Everyone knows the opening heartbeat from Dark Side of the Moon. Listening on the SB16-Ultra it actually sounds less like a heart and more like the drum they used to record it. It’s clean and almost too detailed compared to when I’ve listened to the track countless times before. Instead of bass distortion, which gives you that more muffled heartbeat sound, you get a clean bass that sounds too realistic. When I read what Brent Butterworth wrote about the SB16-Ultra, that it might be too accurate for certain sounds, I wasn’t exactly sure what he had meant. After listening to Pink Floyd, I knew what he meant.

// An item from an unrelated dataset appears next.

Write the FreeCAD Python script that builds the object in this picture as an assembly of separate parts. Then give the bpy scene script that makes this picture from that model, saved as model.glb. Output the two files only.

My main complaint about the SB16-Ultra comes down to the implementation of the PEQ in the system. While having three bands to correct is very useful, it’s beyond the abilities of most people to do it well. When ELAC has $500 and $700 subwoofers with automated room correction systems use the iPhone, I’d like to see a $2,000 subwoofer offer the same feature. Integrated EQ is one of the things that sets the SVS apart from some of the 15”-18” subwoofer competition, but it is hard to use. I imagine most people will use their receiver to EQ the sub, though many receivers don’t EQ below 63Hz. Those people will not experience the full performance the SB16-Ultra offers.
A Musical Stand-out
After using the SB16-Ultra for many weeks, I’m still amazed by how well it blends in when listening to music. Lower bass and drums are fantastic through it, and it is almost too resolving when listening to certain tracks. With movies it does a wonderful job, but I do wonder if the PB16-Ultra would give me more of that “Oh shit!” response when watching films with extremely deep bass tracks. The SB16-Ultra never disappointed with movies, I know there is another bit of oomph that can be had by even larger, more expensive subwoofers.
Everything considered the SB16-Ultra is a fantastic subwoofer. It has me considering making some small changes to the front of the room so I could accommodate a pair of them to get better bass response in the room. Outside of spending almost four times as much, I haven’t use a subwoofer that is more musical in my system or vanishes as well. The SVS SB16-Ultra is a fantastic performer and one of the best built and best sounding subs you can find today.